7 “When I Come around”
{from Insomniac}:
8 “Geek Stink Breath”
9 “No Pride”
10 “Bab’s Uvula Who?”
11 “86”
12 “Brain Stew”
{from Nimrod}:
13 “Nice Guys Finish Last”
14 “Hitchin’ a Ride”
15 “All the Time”
16 “Uptight”
17 “Walking alone”
{from American Idiot}:
18 “St. Jimmy”
{from ¡Uno!}:
19 “Troublemaker”
20 “Oh, Love”
{from ¡Dos!}:
21 “Wild One”
22 “Amy”
{from ¡Tre!}:
23 “A Little Boy Named Train”
24 “The Forgotten”
.
[1] We almost didn’t get a “Better Man” by Pearl Jam: it took showstopping producer Brendan O’Brien’s moral handiwork, coaxing Vedder over to his personal abode in Atlanta and initiating the ethereal organ part for the first verse and a half, to do what Vedder viewed as justice to the item.
.
[2] This is a great source for corroborating several of my points here: http://www.guitarworld.com/interview-green-days-billie-joe-armstrong-uno-dos-and-tre
.
[3] This is obviously not to discredit the mission statement of American Idiot.
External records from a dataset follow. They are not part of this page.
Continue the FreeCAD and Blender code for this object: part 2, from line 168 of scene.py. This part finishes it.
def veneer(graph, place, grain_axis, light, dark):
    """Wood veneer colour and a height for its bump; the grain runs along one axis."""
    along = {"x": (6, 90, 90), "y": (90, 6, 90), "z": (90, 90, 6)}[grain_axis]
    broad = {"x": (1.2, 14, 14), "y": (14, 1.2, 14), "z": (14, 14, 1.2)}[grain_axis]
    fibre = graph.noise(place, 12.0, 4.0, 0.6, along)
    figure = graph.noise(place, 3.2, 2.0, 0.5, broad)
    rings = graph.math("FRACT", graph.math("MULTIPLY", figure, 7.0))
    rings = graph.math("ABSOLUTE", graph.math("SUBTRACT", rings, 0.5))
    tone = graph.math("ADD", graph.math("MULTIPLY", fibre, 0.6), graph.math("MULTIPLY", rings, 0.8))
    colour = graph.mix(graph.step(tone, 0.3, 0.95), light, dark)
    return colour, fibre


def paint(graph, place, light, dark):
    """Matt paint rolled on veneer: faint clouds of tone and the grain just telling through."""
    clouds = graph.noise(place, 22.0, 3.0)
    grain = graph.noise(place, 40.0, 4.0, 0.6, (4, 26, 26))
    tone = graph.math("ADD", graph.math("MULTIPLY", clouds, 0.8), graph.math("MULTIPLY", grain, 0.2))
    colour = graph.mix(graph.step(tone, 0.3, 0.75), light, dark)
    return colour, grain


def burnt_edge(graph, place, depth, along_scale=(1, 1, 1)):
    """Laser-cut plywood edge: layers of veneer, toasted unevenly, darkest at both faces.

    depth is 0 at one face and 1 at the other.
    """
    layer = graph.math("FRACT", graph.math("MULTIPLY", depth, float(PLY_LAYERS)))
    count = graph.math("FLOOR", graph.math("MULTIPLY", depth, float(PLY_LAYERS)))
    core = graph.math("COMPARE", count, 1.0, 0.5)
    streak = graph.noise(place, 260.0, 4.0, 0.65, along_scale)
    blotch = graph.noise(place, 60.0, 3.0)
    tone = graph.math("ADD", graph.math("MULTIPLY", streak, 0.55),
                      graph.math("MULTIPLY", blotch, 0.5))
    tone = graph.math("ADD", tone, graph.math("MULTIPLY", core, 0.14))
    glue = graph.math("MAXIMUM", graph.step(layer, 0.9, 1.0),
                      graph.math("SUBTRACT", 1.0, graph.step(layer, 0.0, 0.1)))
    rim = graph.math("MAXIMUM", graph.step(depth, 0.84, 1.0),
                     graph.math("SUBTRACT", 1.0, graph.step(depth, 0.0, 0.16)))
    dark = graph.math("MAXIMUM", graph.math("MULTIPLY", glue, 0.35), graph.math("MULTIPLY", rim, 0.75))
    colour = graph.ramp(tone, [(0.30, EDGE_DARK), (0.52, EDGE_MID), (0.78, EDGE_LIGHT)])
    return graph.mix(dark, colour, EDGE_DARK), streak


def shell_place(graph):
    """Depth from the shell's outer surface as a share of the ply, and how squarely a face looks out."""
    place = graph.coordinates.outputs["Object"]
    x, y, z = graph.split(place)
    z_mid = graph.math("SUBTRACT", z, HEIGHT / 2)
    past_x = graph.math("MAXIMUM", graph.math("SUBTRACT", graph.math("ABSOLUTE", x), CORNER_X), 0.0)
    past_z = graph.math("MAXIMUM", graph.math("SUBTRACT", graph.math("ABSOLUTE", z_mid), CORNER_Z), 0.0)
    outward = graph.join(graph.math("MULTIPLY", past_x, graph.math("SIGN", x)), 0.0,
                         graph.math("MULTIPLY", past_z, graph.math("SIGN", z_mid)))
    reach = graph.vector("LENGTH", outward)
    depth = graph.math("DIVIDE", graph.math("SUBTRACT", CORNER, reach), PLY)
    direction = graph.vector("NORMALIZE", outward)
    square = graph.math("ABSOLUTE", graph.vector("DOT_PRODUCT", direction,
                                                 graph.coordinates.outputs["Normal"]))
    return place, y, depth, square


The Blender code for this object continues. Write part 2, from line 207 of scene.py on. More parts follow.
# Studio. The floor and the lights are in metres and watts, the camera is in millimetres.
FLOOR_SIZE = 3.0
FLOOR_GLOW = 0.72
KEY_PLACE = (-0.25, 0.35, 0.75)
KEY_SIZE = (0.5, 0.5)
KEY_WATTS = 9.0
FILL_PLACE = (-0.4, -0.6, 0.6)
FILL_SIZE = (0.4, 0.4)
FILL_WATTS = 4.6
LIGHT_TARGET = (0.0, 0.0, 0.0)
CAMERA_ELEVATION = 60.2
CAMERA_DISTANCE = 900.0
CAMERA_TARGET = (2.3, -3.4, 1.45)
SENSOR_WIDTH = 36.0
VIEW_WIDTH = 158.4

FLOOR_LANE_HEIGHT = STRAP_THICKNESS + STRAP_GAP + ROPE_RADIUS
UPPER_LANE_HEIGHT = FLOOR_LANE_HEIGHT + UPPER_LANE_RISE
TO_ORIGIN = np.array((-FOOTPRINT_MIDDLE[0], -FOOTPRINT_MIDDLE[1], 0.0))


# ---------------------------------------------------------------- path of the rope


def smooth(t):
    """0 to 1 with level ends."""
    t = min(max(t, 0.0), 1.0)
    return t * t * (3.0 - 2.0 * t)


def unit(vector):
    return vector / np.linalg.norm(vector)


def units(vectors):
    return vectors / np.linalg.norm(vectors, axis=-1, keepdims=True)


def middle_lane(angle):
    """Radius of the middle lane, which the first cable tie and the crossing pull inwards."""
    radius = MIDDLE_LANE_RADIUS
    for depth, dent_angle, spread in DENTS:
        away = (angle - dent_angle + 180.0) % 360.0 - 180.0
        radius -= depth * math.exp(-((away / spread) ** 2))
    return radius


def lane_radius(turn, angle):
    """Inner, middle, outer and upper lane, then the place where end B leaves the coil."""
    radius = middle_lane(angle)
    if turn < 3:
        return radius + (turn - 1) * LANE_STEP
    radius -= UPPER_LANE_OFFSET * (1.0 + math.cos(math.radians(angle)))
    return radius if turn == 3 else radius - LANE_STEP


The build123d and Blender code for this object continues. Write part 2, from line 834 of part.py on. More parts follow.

I wholeheartedly jibe with its semantics, but it’s a situation I think no one enjoys acknowledging.
.
[4] I swear to God if you don’t own The W I’m going to karate chop you in the neck.
.
[5] I know for a fact I’ve heard RZA’s beats described as “baroque,” which would be the artistic style in painting, poetry and classical music directly following the Renaissance, marked by affective techniques which were darker and more long-winded, less ideo-Christian and more encapsulating of humanity’s darker side.
.
[6] This track is also notable for its inclusion of two of what I consider “stock Wu-Tang lines”: “Father U.C. King police,” originally birthed as “Father U.C. King the police,” in GZA’s highly spinnable “Living in the World Today” off Liquid Swords, and which actually just means “Fu** the police,” and then “We have an A.P.B on an emcee killah / Looks like the work of a Masta” (I have no idea what this means, but it’s Noodles in both instances, the first time appearing on the archetypal “Da Mystery of Chessboxin’”).